The world of automation is merging with the IT world. Safety & security is an important prerequisite for the function of Industry 4.0 systems, which in contrast to traditional production plants have interfaces to their environment. 

In future Industry 4.0 systems will be reconfigured and optimized autonomously – i.e. by the system itself during operation – so this requires a reassessment of safety & security during runtime. It must also be ensured that no unacceptably high safety risks will arise as a result of residual security vulnerabilities. Ultimately, confidence building on this issue should be supported among small and medium sized enterprises, as the crucial basis for production in ad-hoc networks. Transparency, participation and open communication are important prerequisites in this regard.
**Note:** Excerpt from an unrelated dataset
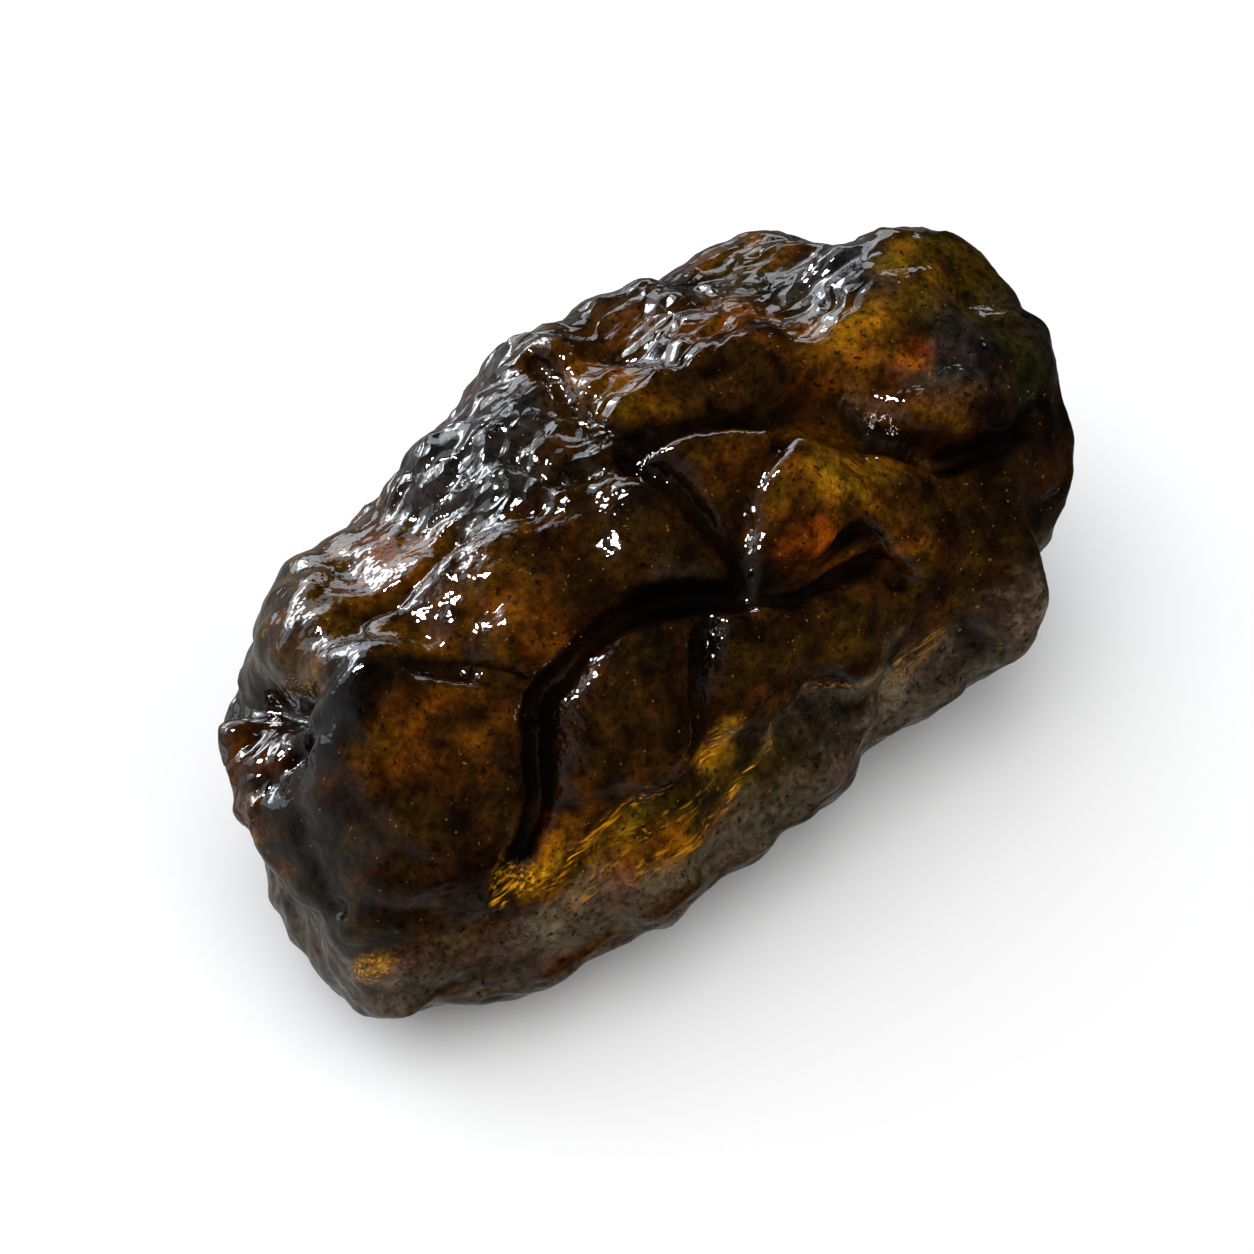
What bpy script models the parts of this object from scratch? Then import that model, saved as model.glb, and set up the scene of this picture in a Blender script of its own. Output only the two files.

The term safety denotes the functional safety of machinery or, put another way, the protection of people and the environment against threats that can proceed from machinery. Safety demands that residual risks arising from a plant or machine do not exceed acceptable values. This includes hazards to the plant environment (e.g. environmental damage) as well as hazards within the plant or machine (e.g. people inside the plant). One option for the worst case is simply to interrupt the energy supply straight away and bring the machine to a hard stop. The traditional way of providing scope for this is by means of special safety wiring and components such as safety relays. Because this approach is very much hardware-based and therefore static, it is not particularly suitable for intelligent manufacturing processes where plant layouts continually need to be changed. A hard shutdown is generally associated with further disadvantages, whether these involve loss of productivity, extended downtimes due to more complex recommissioning procedures or a restriction in the machine’s operating and maintenance concept.
 
An alternative is offered by dynamic safety concepts based on an integrated view of changing automation processes and functional safety requirements. This changes the view of safety itself; it is regarded less as a hardware characteristic and more as a cross-device function. This approach allows processes to be operated in a safely controlled manner without any need to interrupt them immediately every time a fault occurs. But the dynamic approach can only be implemented efficiently if functional safety is built into automation projects from the moment they are planned.